Oleh karena itulah muncul desakan dari berbagai pihak agar Jokowi mengganti pemain alias merombak kabinetnya. Namun, di pihak lain ada mantra never change the winning team.
Kita tahu Jokowi lebih memilih merombak kabinet setelah bekerja selama satu tahun. Dan, suka atau tidak, masa satu tahun itu tepat dan telah mencukupi untuk menurunkan para pemain cadangan.
Perlukah Jokowi merombak kabinet sebelum satu tahun? Ya atau tidak bagi dia ini ibarat déjà vu yang pernah dia jalani sejak masa kampanye pilpres sampai pembentukan Kabinet Kerja pada Oktober 2014.
Pada rentang waktu itulah kita lihat dan saksikan semua tokoh kubu Koalisi Indonesia Hebat (KIH) berhiruk pikuk tentang "kabinet kerja", "kabinet ramping", "kabinet profesional", dan sebagainya. Pada akhirnya, suka atau tidak, yang terjadi hanyalah apa yang dinamakan dengan "kompromi politik".
Kompromi politik itu biasanya tak lepas dari negosiasi antartokoh dan antarpartai.
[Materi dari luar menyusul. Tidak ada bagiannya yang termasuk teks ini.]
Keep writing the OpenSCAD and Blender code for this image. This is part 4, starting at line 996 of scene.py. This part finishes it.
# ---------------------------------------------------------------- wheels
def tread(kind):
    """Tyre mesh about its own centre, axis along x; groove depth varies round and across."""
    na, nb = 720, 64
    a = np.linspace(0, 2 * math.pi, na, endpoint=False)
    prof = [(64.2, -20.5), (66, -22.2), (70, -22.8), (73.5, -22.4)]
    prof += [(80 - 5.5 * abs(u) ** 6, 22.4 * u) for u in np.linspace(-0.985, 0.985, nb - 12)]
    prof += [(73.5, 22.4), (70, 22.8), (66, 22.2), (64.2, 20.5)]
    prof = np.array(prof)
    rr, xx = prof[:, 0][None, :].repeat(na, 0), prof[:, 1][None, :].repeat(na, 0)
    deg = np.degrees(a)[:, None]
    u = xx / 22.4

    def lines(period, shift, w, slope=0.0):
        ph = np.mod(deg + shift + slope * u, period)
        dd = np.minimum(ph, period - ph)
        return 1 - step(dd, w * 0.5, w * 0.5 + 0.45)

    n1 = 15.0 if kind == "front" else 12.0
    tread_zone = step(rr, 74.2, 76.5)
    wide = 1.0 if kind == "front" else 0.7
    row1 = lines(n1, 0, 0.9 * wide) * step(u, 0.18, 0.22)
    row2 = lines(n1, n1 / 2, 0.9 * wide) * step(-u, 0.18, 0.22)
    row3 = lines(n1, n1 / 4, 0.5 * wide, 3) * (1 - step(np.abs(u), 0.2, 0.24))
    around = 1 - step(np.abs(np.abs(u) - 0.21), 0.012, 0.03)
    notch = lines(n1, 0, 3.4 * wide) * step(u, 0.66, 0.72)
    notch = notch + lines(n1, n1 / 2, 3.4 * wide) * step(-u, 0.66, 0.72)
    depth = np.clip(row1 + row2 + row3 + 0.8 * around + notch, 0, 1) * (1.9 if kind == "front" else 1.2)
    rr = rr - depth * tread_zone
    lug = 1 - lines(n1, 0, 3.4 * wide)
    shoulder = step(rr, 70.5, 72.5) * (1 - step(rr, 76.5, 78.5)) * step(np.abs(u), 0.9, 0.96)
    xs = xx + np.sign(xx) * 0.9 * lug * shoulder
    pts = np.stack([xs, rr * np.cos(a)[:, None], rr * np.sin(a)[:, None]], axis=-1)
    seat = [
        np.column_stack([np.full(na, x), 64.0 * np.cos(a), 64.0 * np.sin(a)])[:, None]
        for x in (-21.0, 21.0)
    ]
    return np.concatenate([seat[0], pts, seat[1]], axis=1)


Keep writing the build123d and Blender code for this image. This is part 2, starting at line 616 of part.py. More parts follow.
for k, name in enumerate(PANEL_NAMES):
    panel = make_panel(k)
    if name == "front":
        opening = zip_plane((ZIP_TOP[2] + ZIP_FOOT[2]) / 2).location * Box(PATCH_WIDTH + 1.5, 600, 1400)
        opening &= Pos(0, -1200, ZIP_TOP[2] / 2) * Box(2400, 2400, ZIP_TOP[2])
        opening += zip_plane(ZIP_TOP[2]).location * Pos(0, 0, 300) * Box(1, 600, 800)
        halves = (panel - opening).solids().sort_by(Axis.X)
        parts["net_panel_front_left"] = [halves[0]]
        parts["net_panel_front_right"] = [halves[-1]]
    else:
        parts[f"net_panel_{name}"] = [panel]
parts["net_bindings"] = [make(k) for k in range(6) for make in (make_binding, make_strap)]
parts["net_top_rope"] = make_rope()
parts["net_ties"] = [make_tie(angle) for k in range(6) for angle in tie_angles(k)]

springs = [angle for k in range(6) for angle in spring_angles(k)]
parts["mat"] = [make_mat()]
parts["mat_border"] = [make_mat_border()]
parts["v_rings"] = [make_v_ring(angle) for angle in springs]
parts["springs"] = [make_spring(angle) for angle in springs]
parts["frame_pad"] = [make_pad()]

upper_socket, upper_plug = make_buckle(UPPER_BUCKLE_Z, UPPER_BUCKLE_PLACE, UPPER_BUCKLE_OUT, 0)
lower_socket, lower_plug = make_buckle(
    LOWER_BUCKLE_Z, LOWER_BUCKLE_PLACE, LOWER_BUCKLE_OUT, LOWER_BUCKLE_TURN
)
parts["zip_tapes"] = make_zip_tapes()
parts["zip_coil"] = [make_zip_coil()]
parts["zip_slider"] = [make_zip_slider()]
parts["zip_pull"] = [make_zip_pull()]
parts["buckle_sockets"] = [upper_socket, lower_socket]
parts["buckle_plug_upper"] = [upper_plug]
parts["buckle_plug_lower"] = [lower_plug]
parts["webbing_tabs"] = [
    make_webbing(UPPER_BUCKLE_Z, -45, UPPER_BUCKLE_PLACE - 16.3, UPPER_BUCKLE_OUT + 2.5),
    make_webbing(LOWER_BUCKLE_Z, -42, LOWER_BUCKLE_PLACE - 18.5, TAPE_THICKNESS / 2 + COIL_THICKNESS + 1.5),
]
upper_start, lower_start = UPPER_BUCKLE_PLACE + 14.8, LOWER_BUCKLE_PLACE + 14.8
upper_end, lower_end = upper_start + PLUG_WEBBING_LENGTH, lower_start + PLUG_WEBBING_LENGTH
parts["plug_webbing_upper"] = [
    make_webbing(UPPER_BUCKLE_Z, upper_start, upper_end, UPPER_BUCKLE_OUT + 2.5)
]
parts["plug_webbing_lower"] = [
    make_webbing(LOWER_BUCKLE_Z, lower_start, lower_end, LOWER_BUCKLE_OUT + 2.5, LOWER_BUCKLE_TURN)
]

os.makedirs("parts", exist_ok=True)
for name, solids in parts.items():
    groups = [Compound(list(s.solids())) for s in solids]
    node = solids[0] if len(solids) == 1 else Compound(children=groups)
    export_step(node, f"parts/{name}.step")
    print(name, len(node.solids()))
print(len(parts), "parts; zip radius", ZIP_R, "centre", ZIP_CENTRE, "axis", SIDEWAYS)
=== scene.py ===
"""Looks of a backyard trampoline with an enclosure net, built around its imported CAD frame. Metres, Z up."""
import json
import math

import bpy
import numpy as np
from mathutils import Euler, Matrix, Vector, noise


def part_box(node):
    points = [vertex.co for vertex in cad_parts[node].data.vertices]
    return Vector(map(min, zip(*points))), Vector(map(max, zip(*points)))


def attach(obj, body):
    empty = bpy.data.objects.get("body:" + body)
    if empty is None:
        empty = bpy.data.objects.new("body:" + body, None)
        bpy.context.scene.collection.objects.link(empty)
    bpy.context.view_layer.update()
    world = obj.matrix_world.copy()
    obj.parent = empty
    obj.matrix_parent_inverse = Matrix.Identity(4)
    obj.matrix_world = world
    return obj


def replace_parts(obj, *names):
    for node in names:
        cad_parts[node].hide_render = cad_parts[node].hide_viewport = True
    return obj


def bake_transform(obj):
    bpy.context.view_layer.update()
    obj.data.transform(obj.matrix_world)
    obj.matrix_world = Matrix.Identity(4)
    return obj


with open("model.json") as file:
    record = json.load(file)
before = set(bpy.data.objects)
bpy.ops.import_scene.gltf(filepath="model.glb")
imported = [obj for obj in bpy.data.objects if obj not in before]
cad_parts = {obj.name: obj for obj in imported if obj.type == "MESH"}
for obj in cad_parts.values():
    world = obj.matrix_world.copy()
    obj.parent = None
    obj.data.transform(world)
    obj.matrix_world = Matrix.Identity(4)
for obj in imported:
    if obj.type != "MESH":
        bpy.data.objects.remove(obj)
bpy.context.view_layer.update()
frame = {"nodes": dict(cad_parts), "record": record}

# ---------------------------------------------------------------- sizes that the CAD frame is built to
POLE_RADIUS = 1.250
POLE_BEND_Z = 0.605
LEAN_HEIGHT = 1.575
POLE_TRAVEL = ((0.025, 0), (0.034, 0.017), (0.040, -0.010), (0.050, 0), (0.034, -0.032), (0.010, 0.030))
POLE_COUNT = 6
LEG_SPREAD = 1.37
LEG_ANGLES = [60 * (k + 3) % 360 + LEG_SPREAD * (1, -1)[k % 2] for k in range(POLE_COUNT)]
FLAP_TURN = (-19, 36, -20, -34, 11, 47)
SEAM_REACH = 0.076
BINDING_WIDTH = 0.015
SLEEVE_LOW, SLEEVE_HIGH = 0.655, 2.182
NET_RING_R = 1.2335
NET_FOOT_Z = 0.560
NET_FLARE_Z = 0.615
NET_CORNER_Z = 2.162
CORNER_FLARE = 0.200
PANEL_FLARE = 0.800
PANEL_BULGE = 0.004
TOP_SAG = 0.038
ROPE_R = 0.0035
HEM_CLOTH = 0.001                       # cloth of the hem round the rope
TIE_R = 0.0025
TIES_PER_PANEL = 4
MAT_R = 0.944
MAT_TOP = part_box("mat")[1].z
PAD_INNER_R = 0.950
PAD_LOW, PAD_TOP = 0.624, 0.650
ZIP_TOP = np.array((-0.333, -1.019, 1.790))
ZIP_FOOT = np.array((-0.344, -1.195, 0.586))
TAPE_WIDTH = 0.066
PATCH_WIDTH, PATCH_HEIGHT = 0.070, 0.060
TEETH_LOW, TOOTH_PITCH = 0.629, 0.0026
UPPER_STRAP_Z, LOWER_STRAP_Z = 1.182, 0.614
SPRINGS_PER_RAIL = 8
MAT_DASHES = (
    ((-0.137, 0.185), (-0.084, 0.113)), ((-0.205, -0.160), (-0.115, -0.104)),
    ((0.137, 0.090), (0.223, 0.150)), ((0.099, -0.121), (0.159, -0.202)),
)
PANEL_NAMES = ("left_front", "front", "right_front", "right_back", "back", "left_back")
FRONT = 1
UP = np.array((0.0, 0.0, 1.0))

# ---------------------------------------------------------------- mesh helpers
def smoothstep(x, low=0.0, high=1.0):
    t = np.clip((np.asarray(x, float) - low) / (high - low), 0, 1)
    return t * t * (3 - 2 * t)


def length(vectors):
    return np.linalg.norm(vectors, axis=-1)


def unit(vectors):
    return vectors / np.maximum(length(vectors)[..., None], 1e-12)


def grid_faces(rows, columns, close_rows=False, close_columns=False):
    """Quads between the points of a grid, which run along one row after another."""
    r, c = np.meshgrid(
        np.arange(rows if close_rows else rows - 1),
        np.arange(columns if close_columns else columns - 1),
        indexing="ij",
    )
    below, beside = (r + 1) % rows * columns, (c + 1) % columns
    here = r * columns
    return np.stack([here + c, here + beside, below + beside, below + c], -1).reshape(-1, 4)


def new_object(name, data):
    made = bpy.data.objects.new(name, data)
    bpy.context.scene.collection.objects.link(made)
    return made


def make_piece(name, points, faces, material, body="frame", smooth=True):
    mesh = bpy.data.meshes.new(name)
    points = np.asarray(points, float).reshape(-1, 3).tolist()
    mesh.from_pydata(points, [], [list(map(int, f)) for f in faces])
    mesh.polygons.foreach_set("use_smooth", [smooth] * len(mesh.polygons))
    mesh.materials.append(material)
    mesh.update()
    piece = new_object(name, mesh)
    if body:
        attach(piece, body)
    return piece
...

Untuk kasus pilpres lalu, kompromi politik bahkan melibatkan kepentingan donatur dan relawan.
Tidak ada yang keliru dengan fenomena ini karena politik adalah juga ajang berkompromi. Masalahnya, kompromi baru yang akan dilakukan untuk merombak kabinet belum tentu akan membuat Kabinet Kerja yang lebih baik.
Kalaupun, toh, Jokowi akan merombak kabinet sebelum masa satu tahun, dia tentunya pertama-tama mesti mengakomodasi PDI-P sebagai partai yang mencalonkan dia sebagai presiden dan yang mengikat dia dengan Trisakti-Nawacita. Langkah ini pun belum tentu berjalan mulus karena bakal ada sanggahan dari partai-partai lain anggota KIH.
Dengan kata lain, perombakan kabinet sebelum atau pas masa setahun akan menimbulkan kegaduhan yang sesungguhnya tidak perlu. Namun, saya berani bertaruh, Jokowi sebagai kepala pemerintahan bakal mampu meredam ancaman kegaduhan tersebut.
Sebetulnya yang dibutuhkan Tim Jokowi saat ini bukan hanya sekadar perombakan kabinet, melainkan kritik. Masalah bangsa ini sudah menumpuk sejak Reformasi 1998 dan makin menumpuk selama 10 tahun terakhir.
Ibarat tim sepak bola, Tim Jokowi di lapangan "dikeroyok" oleh tim lawan, mungkin juga wasit, dan juga sebagian penonton yang merasa tidak menyaksikan pertandingan yang bermutu. Oleh karena itu, kita yang kurang puas dengan jalannya pertandingan, jangan ragu untuk memuji dan memaki selama tidak melempari batu atau membuat rusuh.